» Information provided:
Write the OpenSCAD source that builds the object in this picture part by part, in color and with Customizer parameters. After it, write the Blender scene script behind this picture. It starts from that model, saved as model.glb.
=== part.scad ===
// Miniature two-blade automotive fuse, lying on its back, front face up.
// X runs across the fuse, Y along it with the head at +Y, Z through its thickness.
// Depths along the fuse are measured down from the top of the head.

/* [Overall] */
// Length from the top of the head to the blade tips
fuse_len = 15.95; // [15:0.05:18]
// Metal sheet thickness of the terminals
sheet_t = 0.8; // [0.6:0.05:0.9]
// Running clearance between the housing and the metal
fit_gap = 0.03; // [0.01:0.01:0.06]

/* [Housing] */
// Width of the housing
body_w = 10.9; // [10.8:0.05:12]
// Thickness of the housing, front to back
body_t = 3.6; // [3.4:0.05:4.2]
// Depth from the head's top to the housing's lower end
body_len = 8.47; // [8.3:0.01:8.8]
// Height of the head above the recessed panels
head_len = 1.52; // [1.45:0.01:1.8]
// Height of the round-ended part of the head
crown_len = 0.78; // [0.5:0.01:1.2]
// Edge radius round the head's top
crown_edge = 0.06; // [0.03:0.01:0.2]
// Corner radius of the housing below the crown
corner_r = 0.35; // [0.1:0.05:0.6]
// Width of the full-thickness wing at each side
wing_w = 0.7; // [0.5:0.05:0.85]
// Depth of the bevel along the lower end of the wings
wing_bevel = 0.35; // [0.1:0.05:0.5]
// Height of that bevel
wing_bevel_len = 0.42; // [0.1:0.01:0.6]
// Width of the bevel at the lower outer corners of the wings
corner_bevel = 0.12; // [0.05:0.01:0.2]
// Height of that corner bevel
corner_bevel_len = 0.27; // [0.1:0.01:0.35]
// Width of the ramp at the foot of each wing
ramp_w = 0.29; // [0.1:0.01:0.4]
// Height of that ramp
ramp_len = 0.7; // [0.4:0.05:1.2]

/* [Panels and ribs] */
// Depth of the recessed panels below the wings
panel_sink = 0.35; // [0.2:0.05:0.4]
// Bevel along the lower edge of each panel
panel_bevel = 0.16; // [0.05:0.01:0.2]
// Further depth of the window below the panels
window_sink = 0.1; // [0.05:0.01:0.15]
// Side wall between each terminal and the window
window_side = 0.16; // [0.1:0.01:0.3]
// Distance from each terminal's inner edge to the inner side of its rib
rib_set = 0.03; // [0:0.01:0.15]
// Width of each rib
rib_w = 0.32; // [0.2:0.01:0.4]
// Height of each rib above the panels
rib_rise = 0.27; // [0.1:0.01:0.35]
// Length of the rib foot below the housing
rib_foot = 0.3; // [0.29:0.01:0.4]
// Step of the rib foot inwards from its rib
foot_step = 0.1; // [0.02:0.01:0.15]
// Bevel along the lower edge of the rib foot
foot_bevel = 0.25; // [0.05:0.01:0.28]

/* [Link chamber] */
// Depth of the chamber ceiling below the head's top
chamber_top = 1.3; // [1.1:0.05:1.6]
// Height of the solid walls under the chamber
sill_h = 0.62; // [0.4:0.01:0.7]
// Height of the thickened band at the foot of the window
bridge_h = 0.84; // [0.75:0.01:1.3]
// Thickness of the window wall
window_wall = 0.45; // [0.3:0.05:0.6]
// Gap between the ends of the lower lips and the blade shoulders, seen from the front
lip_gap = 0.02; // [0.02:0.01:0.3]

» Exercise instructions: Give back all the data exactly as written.

» Solution:
Write the OpenSCAD source that builds the object in this picture part by part, in color and with Customizer parameters. After it, write the Blender scene script behind this picture. It starts from that model, saved as model.glb.
=== part.scad ===
// Miniature two-blade automotive fuse, lying on its back, front face up.
// X runs across the fuse, Y along it with the head at +Y, Z through its thickness.
// Depths along the fuse are measured down from the top of the head.

/* [Overall] */
// Length from the top of the head to the blade tips
fuse_len = 15.95; // [15:0.05:18]
// Metal sheet thickness of the terminals
sheet_t = 0.8; // [0.6:0.05:0.9]
// Running clearance between the housing and the metal
fit_gap = 0.03; // [0.01:0.01:0.06]

/* [Housing] */
// Width of the housing
body_w = 10.9; // [10.8:0.05:12]
// Thickness of the housing, front to back
body_t = 3.6; // [3.4:0.05:4.2]
// Depth from the head's top to the housing's lower end
body_len = 8.47; // [8.3:0.01:8.8]
// Height of the head above the recessed panels
head_len = 1.52; // [1.45:0.01:1.8]
// Height of the round-ended part of the head
crown_len = 0.78; // [0.5:0.01:1.2]
// Edge radius round the head's top
crown_edge = 0.06; // [0.03:0.01:0.2]
// Corner radius of the housing below the crown
corner_r = 0.35; // [0.1:0.05:0.6]
// Width of the full-thickness wing at each side
wing_w = 0.7; // [0.5:0.05:0.85]
// Depth of the bevel along the lower end of the wings
wing_bevel = 0.35; // [0.1:0.05:0.5]
// Height of that bevel
wing_bevel_len = 0.42; // [0.1:0.01:0.6]
// Width of the bevel at the lower outer corners of the wings
corner_bevel = 0.12; // [0.05:0.01:0.2]
// Height of that corner bevel
corner_bevel_len = 0.27; // [0.1:0.01:0.35]
// Width of the ramp at the foot of each wing
ramp_w = 0.29; // [0.1:0.01:0.4]
// Height of that ramp
ramp_len = 0.7; // [0.4:0.05:1.2]

/* [Panels and ribs] */
// Depth of the recessed panels below the wings
panel_sink = 0.35; // [0.2:0.05:0.4]
// Bevel along the lower edge of each panel
panel_bevel = 0.16; // [0.05:0.01:0.2]
// Further depth of the window below the panels
window_sink = 0.1; // [0.05:0.01:0.15]
// Side wall between each terminal and the window
window_side = 0.16; // [0.1:0.01:0.3]
// Distance from each terminal's inner edge to the inner side of its rib
rib_set = 0.03; // [0:0.01:0.15]
// Width of each rib
rib_w = 0.32; // [0.2:0.01:0.4]
// Height of each rib above the panels
rib_rise = 0.27; // [0.1:0.01:0.35]
// Length of the rib foot below the housing
rib_foot = 0.3; // [0.29:0.01:0.4]
// Step of the rib foot inwards from its rib
foot_step = 0.1; // [0.02:0.01:0.15]
// Bevel along the lower edge of the rib foot
foot_bevel = 0.25; // [0.05:0.01:0.28]

/* [Link chamber] */
// Depth of the chamber ceiling below the head's top
chamber_top = 1.3; // [1.1:0.05:1.6]
// Height of the solid walls under the chamber
sill_h = 0.62; // [0.4:0.01:0.7]
// Height of the thickened band at the foot of the window
bridge_h = 0.84; // [0.75:0.01:1.3]
// Thickness of the window wall
window_wall = 0.45; // [0.3:0.05:0.6]
// Gap between the ends of the lower lips and the blade shoulders, seen from the front
lip_gap = 0.02; // [0.02:0.01:0.3]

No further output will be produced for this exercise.